** Brief **
Repeat the material in full. Keep every line exactly as it is.

** Exercise inputs **

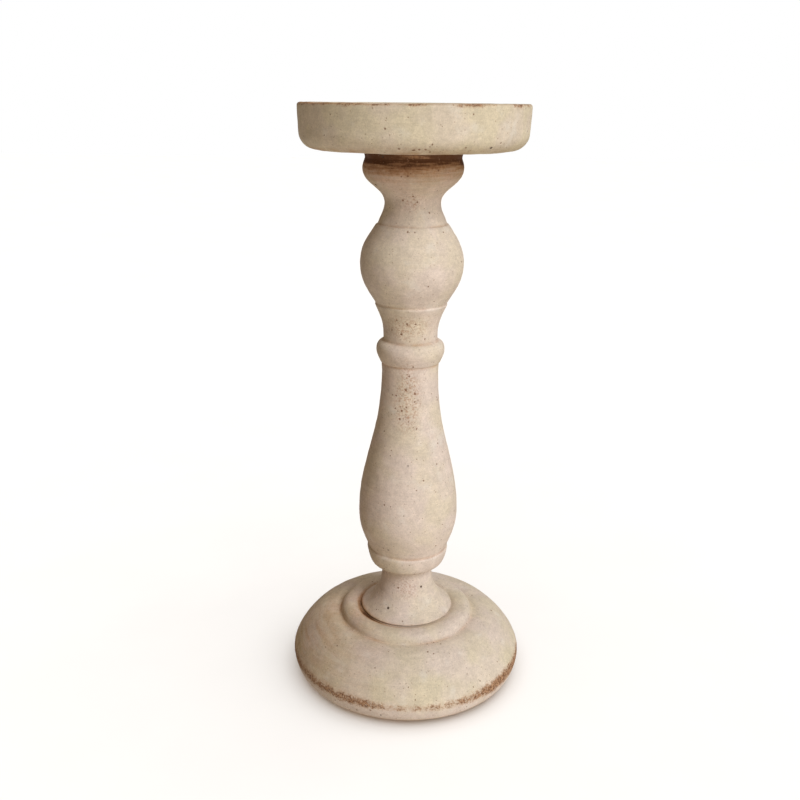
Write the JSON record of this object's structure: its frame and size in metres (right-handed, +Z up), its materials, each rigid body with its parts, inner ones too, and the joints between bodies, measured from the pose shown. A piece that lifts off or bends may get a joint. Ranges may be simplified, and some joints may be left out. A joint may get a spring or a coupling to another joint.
{
  "type": "candlestick",
  "caption": "Turned wooden candlestick for a pillar candle: a domed round base, a baluster stem and a shallow round pan, in a worn limewashed finish.",
  "frame": {"origin": "on the candlestick's axis, at the surface it stands on, under the felt pads", "axes": "+Z up along the axis that the wood is turned about; +X and +Y are alike, and the felt pads lie on the diagonals between them"},
  "size_m": [0.1078, 0.1078, 0.26],
  "materials": {
    "limewashed_wood": "matte limewash over turned wood, yellower on the pan and pinker on the stem, with dark specks and pits, and brown wood showing at worn edges",
    "zinc_steel": "dull zinc plating",
    "felt": "pressed wool felt, brown"
  },
  "bodies": {
    "root": {"base": "limewashed_wood", "stem": "limewashed_wood", "pan": "limewashed_wood", "pan_screw": "zinc_steel", "base_screw": "zinc_steel", "base_washer": "zinc_steel", "felt_pad_1": "felt", "felt_pad_2": "felt", "felt_pad_3": "felt", "felt_pad_4": "felt"}
  },
  "joints": []
}
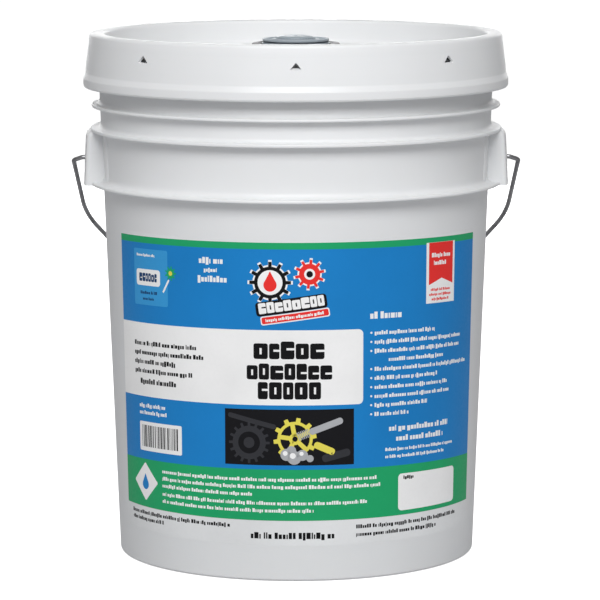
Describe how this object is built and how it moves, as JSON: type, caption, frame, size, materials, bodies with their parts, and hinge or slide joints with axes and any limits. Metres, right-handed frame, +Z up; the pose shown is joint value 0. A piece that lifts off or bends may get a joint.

** Final result **
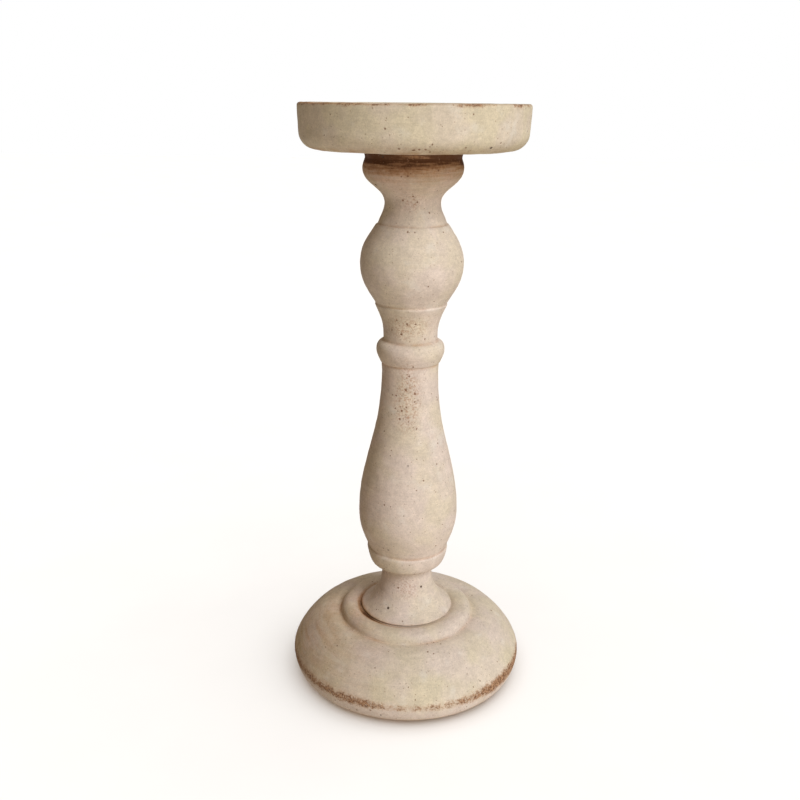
Write the JSON record of this object's structure: its frame and size in metres (right-handed, +Z up), its materials, each rigid body with its parts, inner ones too, and the joints between bodies, measured from the pose shown. A piece that lifts off or bends may get a joint. Ranges may be simplified, and some joints may be left out. A joint may get a spring or a coupling to another joint.
{
  "type": "candlestick",
  "caption": "Turned wooden candlestick for a pillar candle: a domed round base, a baluster stem and a shallow round pan, in a worn limewashed finish.",
  "frame": {"origin": "on the candlestick's axis, at the surface it stands on, under the felt pads", "axes": "+Z up along the axis that the wood is turned about; +X and +Y are alike, and the felt pads lie on the diagonals between them"},
  "size_m": [0.1078, 0.1078, 0.26],
  "materials": {
    "limewashed_wood": "matte limewash over turned wood, yellower on the pan and pinker on the stem, with dark specks and pits, and brown wood showing at worn edges",
    "zinc_steel": "dull zinc plating",
    "felt": "pressed wool felt, brown"
  },
  "bodies": {
    "root": {"base": "limewashed_wood", "stem": "limewashed_wood", "pan": "limewashed_wood", "pan_screw": "zinc_steel", "base_screw": "zinc_steel", "base_washer": "zinc_steel", "felt_pad_1": "felt", "felt_pad_2": "felt", "felt_pad_3": "felt", "felt_pad_4": "felt"}
  },
  "joints": []
}
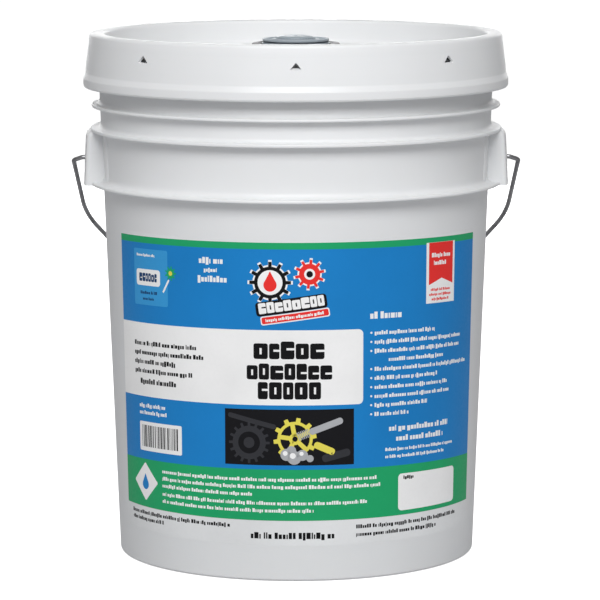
Describe how this object is built and how it moves, as JSON: type, caption, frame, size, materials, bodies with their parts, and hinge or slide joints with axes and any limits. Metres, right-handed frame, +Z up; the pose shown is joint value 0. A piece that lifts off or bends may get a joint.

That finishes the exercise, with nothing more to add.